Bref, ces compagnies seront incapables de réparer les dégâts qu’elles causeront inévitablement.
On comprend mal qu’un gouvernement qui se targue d’être un champion économique soutienne encore ces canards boiteux qui, de toute façon, ne créeraient pas d’emplois locaux importants (ceux qui gagneront 30 dollars de l’heure seront albertains, non pas québécois…)
Sur le plan géopolitique, le gouvernement Legault devrait prendre garde de ne pas être entrainé dans la guerre économique que mène les États-Unis de M. Trump avec la Russie.

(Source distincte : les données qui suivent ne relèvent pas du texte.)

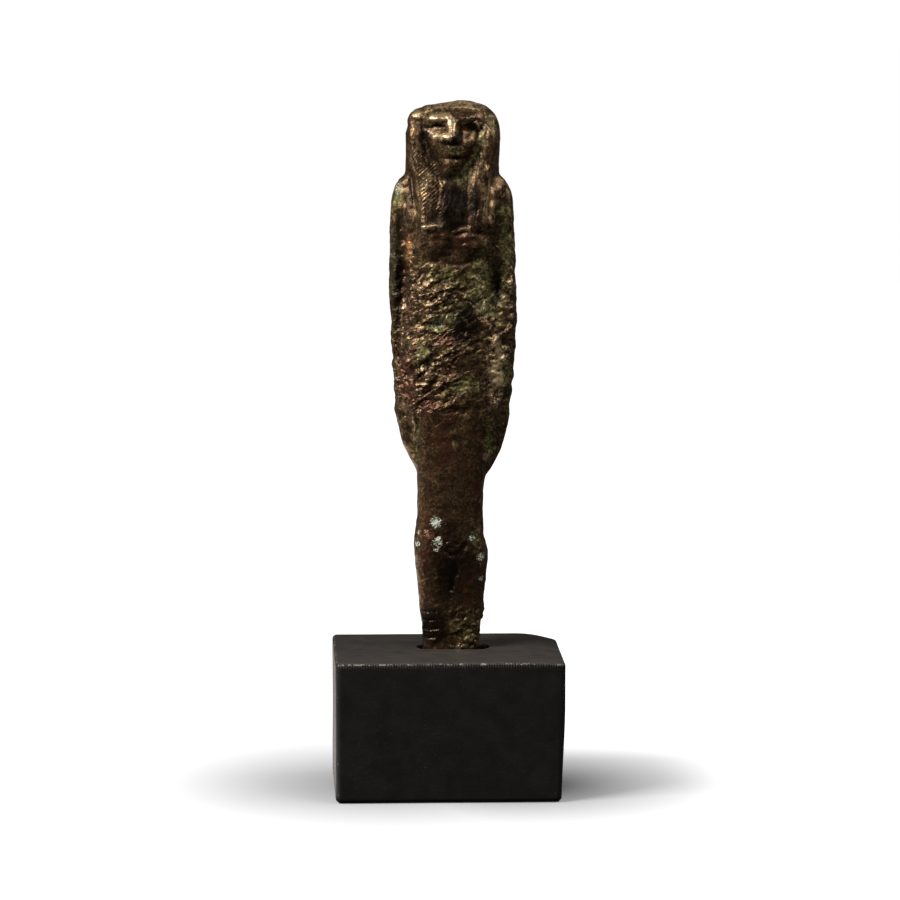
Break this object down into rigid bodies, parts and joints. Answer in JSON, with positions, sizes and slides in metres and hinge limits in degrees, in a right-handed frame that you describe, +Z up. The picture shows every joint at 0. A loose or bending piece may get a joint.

Le marché, voit bien que les tentatives américaines de contrer la construction du pipeline russe North Stream 2 ont échouées (ce qui met du plomb dans l’aile de GNL Québec). Le marché européen du gaz ne sera pas entièrement américain, et la concurrence sera rude pour sa place sur ce marché.

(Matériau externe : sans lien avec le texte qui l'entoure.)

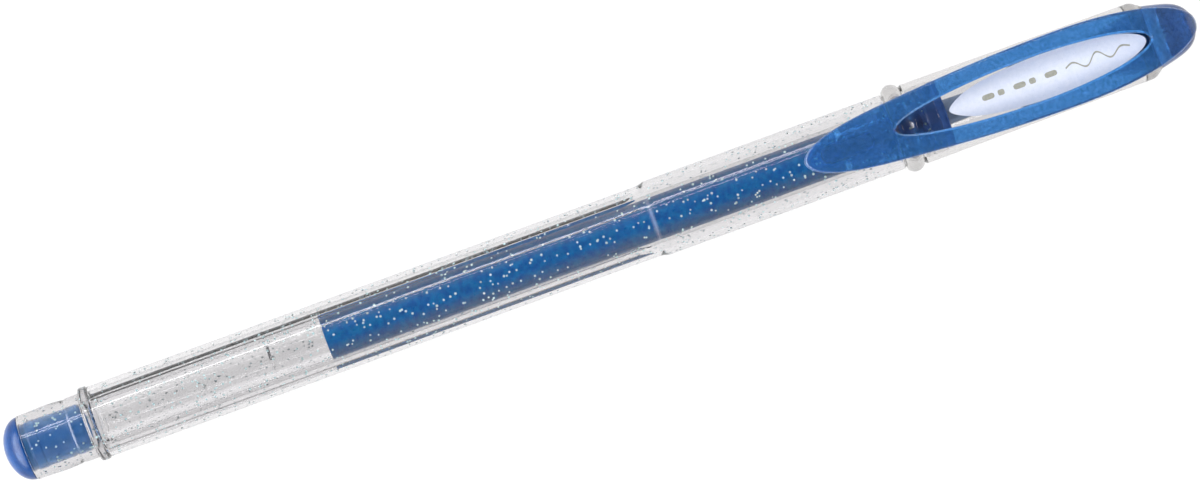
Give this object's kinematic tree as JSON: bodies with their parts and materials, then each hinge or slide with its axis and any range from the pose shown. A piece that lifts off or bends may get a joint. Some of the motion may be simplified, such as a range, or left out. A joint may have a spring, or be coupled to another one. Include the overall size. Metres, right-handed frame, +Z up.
{
  "type": "gel pen",
  "caption": "Capped gel pen: clear round barrel with a see-through refill, clear push-on cap with a teardrop pocket clip.",
  "frame": {"origin": "under the middle of the pen, on the surface that it lies on", "axes": "+X along the pen from its tail to the crown of its cap, +Z up through the pocket clip"},
  "size_m": [0.1492, 0.0108, 0.0125],
  "materials": {
    "clear_barrel": "clear polystyrene with silver glitter, polished",
    "blue_plug": "translucent blue, polished",
    "clear_tube": "clear polypropylene",
    "ink": "blue gel ink",
    "grease": "clear grease",
    "blue_holder": "translucent blue filled with ink",
    "steel_ball": "polished steel",
    "nickel_silver": "turned nickel silver",
    "carbide": "tungsten carbide",
    "clear_cap": "clear polystyrene, polished",
    "blue_inner_cap": "translucent blue",
    "seal_rubber": "soft pale elastomer",
    "blue_crown": "translucent blue, polished",
    "label_white": "printed white panel",
    "blue_clip": "translucent blue, polished"
  },
  "bodies": {
    "barrel": {"barrel": "clear_barrel", "tail_plug": "blue_plug", "refill_tube": "clear_tube", "ink_column": "ink", "tip_holder": "blue_holder", "metal_point": "nickel_silver"},
    "follower": {"grease_follower": "grease"},
    "valve": {"valve_ball": "steel_ball"},
    "writing_ball": {"writing_ball": "carbide"},
    "cap": {"cap_tube": "clear_cap", "inner_cap": "blue_inner_cap", "tip_seal": "seal_rubber", "crown": "blue_crown", "label_panel": "label_white"},
    "clip": {"clip": "blue_clip"}
  },
  "joints": [
    {"name": "cap_pull", "type": "slide", "parent": "barrel", "child": "cap", "axis": [1, 0, 0], "range_m": [0, 0.04]},
    {"name": "clip_flex", "type": "hinge", "parent": "cap", "child": "clip", "pos_m": [0.07435, 0, 0.00805], "axis": [0, 1, 0], "range_deg": [0, 5], "stiffness_Nm_per_rad": 0.06, "springref_deg": -6.88},
    {"name": "follower_slide", "type": "slide", "parent": "barrel", "child": "follower", "axis": [1, 0, 0], "range_m": [0, 0.0645], "deforming": ["ink_column"]},
    {"name": "valve_float", "type": "slide", "parent": "barrel", "child": "valve", "axis": [1, 0, 0], "range_m": [0, 0.0004]},
    {"name": "writing_ball_roll", "type": "hinge", "parent": "barrel", "child": "writing_ball", "pos_m": [0.0543, 0, 0.0054], "axis": [0, 1, 0], "continuous": true}
  ]
}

Il importe donc de constater que le développement d’activités liées à la production ou au transport du gaz sur notre territoire menace aussi les autres activités économiques pérennes, souvent au cœur des activités régionales. Elles rapporteraient donc peu, et, en plus de nous réserver des risques qui dépassent de loin les bénéfices, de surcroît, elles nous éloigneraient de nos cibles de réduction des gaz à effet de serre (GES).
Ces activités sont donc sans nécessité, établies sur la base d’une analyse économique à court terme et déficiente, puisqu’elle externalise les coûts environnementaux, et seraient menées sans acceptabilité sociale, même dans son acception la plus étroite.

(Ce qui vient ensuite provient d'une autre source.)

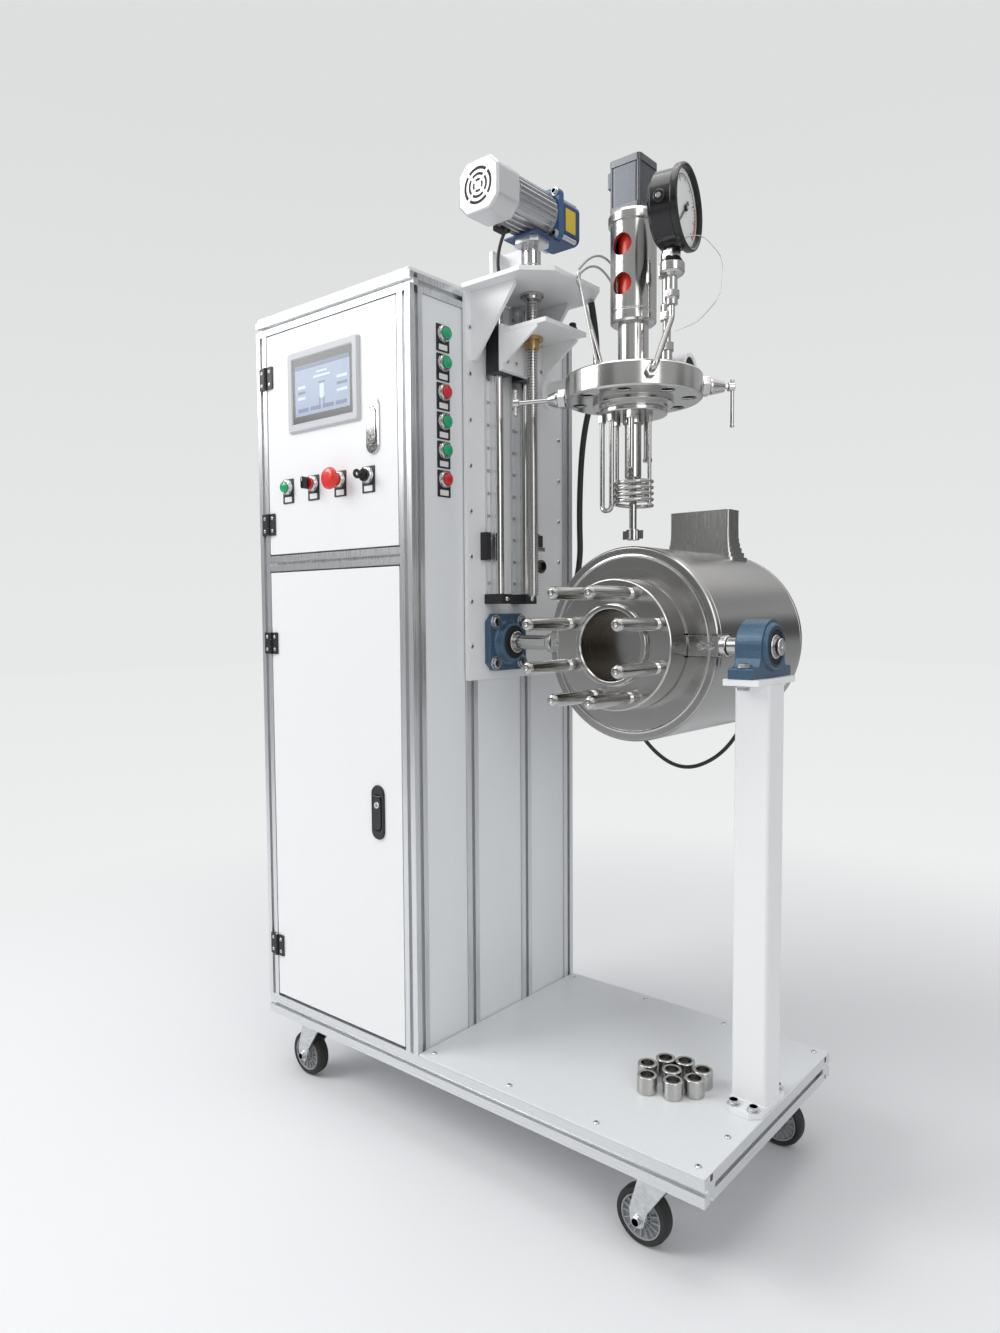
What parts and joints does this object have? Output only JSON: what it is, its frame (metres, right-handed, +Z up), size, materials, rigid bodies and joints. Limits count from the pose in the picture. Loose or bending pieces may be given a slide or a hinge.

Depuis plus de 10 ans maintenant, de toutes les façons possibles (des sondages aux participations les plus diverses dans les consultations gouvernementales, aux pétitions, résolutions municipales, manifestations, rassemblements, etc.) la population a exprimé clairement son opposition s à ce type de développement.
Il y a donc aussi des enjeux politiques, car, de façon évidente, les citoyens et citoyennes n’accepteront pas ce retour des spéculateurs dans leur territoire. Ils ont déjà joué dans ce film. Le gouvernement serait bien avisé d’en tenir compte.